In this new year, I have cried about where I live an estimated six times. On six different occasions, my current location (specifically when thought of in proximity to where I was born) has brought me to tears. This, let me tell you, is not a problem I imagined having.


As a senior in highschool, you couldn’t pay me to stay in my hometown for any longer. I was desperate to leave. Desperate to get away from the scenes I knew so well and the people who all seemed the same. It had become common for me to talk about how much the town annoyed me, how much I thought it had changed, how sheltered I thought it was from the “real” world. Fitting the bill of a disgruntled teenager, I was ready to get out.


When I did pack up and drive to the west coast for college, something interesting happened. I found myself talking to other people about my hometown as if it was the best place in the world. I told my new friends about the beautiful views and the clean crisp air. I told people about the mellow way of life and the friendly people who waved to you on the streets. I compared everything in my new town to my old one, and I found nothing could compare. All of a sudden, I was an advocate for the place I had just left. I lasted one year in California, and then I came back to Colorado to finish school.


Now, years later and on the opposite coast, I’ve found the same phenomenon occurring. There’s a difference now, though – in California the differences between Colorado really weren’t that stark, in Washington, D.C., however, I find myself hard-pressed to find even the smallest of similarities.


There is something about the place you grow up that shapes who you are. For me, there are things about growing up in Colorado that have left a lasting imprint in me about what a good life should be made up of. I miss the Colorado mountains. I miss the crisp air. I miss the fact that back home people don’t give a f**k what you do for work, but they do care about what your favorite hiking trail is. I miss my friends. I miss my family. I miss having an outlet to get away from the noise and the commotion of society and just slip into nature.

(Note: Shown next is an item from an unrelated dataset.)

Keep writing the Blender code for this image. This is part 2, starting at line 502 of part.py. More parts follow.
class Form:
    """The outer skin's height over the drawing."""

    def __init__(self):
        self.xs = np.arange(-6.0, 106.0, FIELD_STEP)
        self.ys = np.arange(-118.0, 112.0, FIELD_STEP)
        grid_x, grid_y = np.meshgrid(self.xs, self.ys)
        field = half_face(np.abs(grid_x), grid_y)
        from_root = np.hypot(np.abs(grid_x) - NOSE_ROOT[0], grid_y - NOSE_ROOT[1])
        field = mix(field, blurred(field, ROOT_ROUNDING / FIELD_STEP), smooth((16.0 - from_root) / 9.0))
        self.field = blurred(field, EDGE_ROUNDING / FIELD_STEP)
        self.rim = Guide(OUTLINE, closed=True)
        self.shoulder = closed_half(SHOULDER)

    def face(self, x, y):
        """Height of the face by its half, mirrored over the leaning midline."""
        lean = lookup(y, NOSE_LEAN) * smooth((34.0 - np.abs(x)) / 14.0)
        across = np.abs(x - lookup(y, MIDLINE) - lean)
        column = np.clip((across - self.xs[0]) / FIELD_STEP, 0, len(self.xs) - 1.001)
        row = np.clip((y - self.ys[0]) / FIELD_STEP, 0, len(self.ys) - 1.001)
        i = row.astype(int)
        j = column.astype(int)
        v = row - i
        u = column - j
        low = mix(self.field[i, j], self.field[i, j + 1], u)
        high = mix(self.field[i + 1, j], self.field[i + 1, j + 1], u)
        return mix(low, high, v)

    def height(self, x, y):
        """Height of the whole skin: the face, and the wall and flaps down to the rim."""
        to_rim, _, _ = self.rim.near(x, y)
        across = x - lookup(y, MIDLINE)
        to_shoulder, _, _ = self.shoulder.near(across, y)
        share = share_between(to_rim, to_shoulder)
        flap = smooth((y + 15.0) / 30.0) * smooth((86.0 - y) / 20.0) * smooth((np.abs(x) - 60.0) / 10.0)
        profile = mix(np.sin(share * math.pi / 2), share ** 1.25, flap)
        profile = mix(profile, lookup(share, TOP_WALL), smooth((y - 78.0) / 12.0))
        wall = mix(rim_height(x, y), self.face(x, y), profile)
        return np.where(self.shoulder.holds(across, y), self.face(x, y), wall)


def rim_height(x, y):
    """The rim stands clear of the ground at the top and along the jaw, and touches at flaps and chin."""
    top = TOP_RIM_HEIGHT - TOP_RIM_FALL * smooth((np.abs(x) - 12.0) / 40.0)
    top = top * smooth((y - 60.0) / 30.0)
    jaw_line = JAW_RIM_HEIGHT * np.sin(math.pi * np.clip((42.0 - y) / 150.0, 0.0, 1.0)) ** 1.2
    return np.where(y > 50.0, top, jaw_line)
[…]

Sometimes, especially on hard days, it brings me to tears.


I’ve had to ask myself many times over the past few years one very hard question: Is it time to go back?

And the answer, time and again, has been no.

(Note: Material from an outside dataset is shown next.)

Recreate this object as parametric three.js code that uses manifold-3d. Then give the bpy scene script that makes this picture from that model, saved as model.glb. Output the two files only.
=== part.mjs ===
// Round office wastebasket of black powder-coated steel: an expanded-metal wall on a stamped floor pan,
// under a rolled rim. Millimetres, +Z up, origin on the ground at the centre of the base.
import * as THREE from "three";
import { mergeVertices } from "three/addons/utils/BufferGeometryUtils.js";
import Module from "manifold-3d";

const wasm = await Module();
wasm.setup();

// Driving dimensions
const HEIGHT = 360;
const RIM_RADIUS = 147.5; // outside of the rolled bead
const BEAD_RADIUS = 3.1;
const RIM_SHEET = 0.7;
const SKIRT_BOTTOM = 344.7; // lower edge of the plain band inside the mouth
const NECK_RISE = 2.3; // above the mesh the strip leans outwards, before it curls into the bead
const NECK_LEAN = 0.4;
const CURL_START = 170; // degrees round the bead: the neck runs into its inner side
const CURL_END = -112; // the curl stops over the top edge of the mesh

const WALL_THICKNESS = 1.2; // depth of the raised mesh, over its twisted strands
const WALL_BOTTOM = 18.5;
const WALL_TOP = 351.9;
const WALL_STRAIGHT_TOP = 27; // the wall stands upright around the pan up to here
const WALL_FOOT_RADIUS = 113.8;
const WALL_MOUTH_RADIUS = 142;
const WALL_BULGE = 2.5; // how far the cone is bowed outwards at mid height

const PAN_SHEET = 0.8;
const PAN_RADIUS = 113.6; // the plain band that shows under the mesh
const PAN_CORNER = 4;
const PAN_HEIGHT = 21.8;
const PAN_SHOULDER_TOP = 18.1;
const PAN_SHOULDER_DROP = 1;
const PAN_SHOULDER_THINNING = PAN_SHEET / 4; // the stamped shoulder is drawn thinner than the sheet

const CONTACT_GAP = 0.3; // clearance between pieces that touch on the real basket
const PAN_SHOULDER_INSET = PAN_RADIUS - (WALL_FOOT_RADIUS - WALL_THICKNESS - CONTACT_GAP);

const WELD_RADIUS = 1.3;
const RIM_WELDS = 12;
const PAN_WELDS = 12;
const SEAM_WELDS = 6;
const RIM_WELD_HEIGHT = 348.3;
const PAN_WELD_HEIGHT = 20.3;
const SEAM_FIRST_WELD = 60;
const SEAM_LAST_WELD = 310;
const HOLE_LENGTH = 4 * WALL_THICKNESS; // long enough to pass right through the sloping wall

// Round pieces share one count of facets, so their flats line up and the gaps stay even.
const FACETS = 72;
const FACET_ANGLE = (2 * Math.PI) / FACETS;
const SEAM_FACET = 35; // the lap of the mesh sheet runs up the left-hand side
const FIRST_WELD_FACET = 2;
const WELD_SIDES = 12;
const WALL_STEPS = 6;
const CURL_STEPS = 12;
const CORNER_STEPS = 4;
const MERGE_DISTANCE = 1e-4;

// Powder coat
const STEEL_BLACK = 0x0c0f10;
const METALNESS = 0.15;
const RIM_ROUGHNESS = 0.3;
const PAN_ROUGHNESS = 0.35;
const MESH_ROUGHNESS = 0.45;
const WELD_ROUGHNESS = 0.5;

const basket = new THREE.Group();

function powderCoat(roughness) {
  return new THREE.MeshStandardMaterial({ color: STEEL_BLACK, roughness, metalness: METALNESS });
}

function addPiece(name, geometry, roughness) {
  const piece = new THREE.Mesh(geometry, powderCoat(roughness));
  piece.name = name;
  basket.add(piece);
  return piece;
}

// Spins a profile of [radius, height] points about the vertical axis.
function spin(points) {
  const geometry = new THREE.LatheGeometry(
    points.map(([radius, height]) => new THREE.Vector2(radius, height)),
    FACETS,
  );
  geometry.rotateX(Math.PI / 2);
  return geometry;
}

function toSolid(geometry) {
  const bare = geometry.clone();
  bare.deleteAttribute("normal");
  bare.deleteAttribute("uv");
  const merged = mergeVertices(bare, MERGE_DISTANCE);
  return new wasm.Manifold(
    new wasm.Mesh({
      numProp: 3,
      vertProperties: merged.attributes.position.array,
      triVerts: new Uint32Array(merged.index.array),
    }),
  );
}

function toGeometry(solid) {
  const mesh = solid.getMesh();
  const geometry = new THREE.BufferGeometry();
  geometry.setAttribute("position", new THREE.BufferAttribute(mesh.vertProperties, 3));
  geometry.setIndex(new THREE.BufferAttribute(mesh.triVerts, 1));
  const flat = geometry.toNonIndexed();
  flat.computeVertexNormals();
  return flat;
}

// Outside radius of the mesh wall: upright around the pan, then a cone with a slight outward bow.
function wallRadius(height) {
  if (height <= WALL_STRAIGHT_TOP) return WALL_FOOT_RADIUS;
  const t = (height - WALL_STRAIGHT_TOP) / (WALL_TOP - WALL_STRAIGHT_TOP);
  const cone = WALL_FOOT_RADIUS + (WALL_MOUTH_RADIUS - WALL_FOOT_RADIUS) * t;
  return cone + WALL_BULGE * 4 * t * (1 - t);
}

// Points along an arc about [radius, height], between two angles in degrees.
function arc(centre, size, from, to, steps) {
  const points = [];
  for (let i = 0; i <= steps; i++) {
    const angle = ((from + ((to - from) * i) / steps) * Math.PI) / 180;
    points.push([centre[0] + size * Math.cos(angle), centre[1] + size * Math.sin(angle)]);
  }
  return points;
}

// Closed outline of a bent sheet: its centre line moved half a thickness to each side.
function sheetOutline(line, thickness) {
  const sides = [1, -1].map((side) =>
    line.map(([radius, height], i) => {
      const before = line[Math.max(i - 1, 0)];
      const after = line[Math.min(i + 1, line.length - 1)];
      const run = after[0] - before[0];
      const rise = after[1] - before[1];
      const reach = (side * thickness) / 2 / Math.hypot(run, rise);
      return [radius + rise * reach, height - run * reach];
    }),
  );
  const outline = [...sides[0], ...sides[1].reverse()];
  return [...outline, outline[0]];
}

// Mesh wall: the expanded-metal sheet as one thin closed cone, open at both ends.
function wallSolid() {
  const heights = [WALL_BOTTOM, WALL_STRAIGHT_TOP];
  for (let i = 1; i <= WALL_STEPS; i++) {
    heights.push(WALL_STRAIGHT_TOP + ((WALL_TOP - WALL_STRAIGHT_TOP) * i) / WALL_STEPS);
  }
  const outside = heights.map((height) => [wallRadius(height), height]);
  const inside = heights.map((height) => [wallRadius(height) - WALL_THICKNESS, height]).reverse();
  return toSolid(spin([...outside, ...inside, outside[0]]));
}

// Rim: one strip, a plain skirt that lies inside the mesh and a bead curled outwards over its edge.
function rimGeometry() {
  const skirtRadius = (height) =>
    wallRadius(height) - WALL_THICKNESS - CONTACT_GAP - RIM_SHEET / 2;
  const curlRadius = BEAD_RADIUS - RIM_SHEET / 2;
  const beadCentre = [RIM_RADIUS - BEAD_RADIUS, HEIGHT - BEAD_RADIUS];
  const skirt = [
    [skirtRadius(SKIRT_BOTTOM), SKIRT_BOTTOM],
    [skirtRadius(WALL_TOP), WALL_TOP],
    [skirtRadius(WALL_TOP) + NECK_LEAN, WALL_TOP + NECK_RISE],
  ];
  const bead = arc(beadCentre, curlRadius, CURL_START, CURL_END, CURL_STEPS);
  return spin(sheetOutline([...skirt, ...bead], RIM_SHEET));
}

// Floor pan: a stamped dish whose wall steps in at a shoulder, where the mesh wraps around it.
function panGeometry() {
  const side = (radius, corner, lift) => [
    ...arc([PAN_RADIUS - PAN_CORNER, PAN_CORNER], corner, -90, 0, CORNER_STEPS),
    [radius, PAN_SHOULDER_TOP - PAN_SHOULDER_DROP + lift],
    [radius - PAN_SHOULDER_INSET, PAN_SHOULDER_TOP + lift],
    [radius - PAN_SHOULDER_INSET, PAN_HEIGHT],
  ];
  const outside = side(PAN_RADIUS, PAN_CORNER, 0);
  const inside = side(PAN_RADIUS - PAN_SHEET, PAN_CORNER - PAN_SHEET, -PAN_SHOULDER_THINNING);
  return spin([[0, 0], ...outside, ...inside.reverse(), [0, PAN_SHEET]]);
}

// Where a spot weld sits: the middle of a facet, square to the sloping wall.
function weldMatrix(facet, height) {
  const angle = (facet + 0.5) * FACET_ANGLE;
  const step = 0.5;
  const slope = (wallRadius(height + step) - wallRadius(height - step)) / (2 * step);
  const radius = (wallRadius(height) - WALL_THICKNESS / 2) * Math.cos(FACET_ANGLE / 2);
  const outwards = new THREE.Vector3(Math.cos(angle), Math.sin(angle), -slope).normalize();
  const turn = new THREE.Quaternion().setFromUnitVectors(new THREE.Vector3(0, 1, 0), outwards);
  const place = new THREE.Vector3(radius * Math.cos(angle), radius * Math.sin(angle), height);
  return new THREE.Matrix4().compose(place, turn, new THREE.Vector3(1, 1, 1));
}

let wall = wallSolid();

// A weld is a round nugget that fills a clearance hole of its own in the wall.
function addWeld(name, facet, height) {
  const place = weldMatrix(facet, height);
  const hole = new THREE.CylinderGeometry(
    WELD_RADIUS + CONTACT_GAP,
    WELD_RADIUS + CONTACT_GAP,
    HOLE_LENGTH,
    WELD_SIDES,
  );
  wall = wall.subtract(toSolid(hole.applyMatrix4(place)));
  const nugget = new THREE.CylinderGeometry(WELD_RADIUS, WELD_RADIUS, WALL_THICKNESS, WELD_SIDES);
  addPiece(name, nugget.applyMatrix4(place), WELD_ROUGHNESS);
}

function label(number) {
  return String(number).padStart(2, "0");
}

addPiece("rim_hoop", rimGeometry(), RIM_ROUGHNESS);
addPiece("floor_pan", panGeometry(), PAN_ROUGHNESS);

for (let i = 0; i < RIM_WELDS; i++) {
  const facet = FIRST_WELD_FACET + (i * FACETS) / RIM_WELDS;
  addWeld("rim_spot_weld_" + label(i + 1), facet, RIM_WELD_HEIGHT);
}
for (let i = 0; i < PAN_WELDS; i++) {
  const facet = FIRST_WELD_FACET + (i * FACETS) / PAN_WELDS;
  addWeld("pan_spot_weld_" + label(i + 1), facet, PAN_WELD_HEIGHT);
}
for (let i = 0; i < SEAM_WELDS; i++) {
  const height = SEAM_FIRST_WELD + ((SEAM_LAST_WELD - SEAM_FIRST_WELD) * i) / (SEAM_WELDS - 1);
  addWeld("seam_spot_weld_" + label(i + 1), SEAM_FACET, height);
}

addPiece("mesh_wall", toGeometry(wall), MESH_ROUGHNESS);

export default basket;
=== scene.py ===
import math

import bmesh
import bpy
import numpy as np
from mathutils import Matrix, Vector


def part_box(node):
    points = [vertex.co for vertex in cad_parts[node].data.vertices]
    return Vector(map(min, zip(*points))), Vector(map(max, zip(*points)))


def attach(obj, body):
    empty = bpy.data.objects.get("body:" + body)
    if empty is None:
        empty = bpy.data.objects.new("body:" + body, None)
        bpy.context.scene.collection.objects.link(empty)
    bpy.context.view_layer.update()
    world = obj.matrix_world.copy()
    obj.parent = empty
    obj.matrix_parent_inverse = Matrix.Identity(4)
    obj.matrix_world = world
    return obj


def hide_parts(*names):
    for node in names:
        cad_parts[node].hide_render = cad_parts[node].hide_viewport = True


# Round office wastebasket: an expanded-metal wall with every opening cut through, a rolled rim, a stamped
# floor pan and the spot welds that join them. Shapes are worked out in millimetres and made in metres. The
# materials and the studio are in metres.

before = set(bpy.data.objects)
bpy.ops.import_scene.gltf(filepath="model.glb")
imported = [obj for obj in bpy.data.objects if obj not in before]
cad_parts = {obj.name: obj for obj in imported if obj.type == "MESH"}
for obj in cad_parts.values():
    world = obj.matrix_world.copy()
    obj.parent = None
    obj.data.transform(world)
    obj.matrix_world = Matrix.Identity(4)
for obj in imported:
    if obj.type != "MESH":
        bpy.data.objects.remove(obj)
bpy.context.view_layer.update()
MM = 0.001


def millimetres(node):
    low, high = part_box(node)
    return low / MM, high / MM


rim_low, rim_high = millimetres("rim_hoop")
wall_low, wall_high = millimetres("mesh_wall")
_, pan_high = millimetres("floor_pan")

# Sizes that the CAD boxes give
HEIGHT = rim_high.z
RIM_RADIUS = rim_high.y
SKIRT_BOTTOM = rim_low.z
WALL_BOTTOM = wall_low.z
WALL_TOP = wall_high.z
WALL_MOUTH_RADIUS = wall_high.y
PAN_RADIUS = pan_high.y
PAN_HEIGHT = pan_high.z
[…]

Because even though there are things about Colorado that pull me back towards it, like invisible lines of energy reaching through the air, wrapping around my bones and tugging me back from whence I came, there’s a different pull occurring as well. A pull towards staying in what feels uncomfortable. A pull towards opening myself up to something new – a new way of life, a new type of energy. There’s something deep within me that tells me that I need to see if I can find the beauty and the contentment in these spaces of discomfort, even when it would be far easier to retreat back into what is known.

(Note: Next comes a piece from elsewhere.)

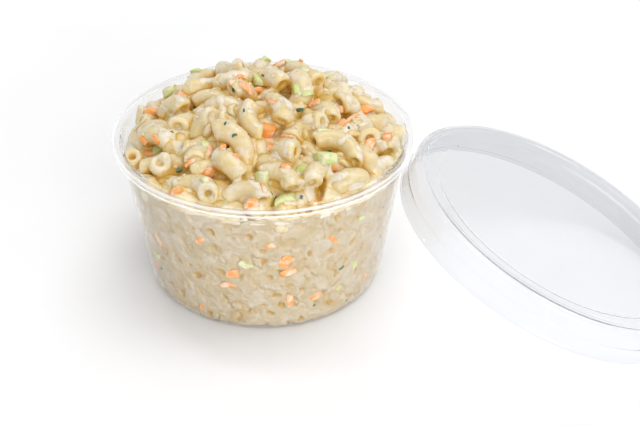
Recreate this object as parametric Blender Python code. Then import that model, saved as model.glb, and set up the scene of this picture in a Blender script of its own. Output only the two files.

The other day I walked out into the National Arboretum. The air was warm and a light breeze freshened the area. Spring was blooming in full force. As I walked through the tree-lined paths, I marveled at the Azaleas that popped up all around me in pink, white, purple and red. The entire forest was peppered with color.

I walked far enough off the beaten path to an area which seemed quiet and I hung up my hammock. I lay in my hammock, reading my book and gazing out over pink Azaleas and into the tree canopy.


As I looked out over the lush, full, green trees – the type of trees that only grow in a humid climate like the one in D.C. – I felt my whole being flood with appreciation. My mind flashed back to two years earlier, when I had pulled my car onto the George Washington Memorial Highway in the final moments of my journey across the country, towards my new home in D.C.. On that day, I had marveled at those big, lush trees. I felt in awe about the fact that I could be in the same country, but feel worlds away. It wasn’t the beauty I was used to, but it was beautiful all the same.


I have gotten so used to resenting this place for all the ways in which it’s not like Colorado. For the bustling streets, the warm and heavy air, the stressed-out people who never recycle. I’ve forgotten all the reasons I fell in love with the city when I first came here. Those strange, interesting differences that felt so new and exciting for a girl who had gotten so sick of her hometown.


In just the same way in which we sometimes take for granted the things we love, I’d started to forget why this move and this new experience has been so crucial to who I am today. I’d forgotten all there is to be grateful for here.


Living away from a place that calls to your heart is like living with a piece of yourself missing. Yet, I would never have identified that piece within me unless I had gone. The value of leaving home is being able to see what you valued all along.


Those things that I love about my hometown are inside of me. And, if I try hard enough, I can bring those pieces outside of myself and place them all around me. They are in the trees that grow, and the flowers that bloom, and the shy smiles of strangers who pass on the sidewalk. They are wrapped in the arms of my love and in the laughs of my new friends. Home is never that far, because it is part of me. Just as the ink that has settled into my skin from those stick-and-poke tattoos, I carry it with me. It’s just a matter of remembering that it’s been there all along.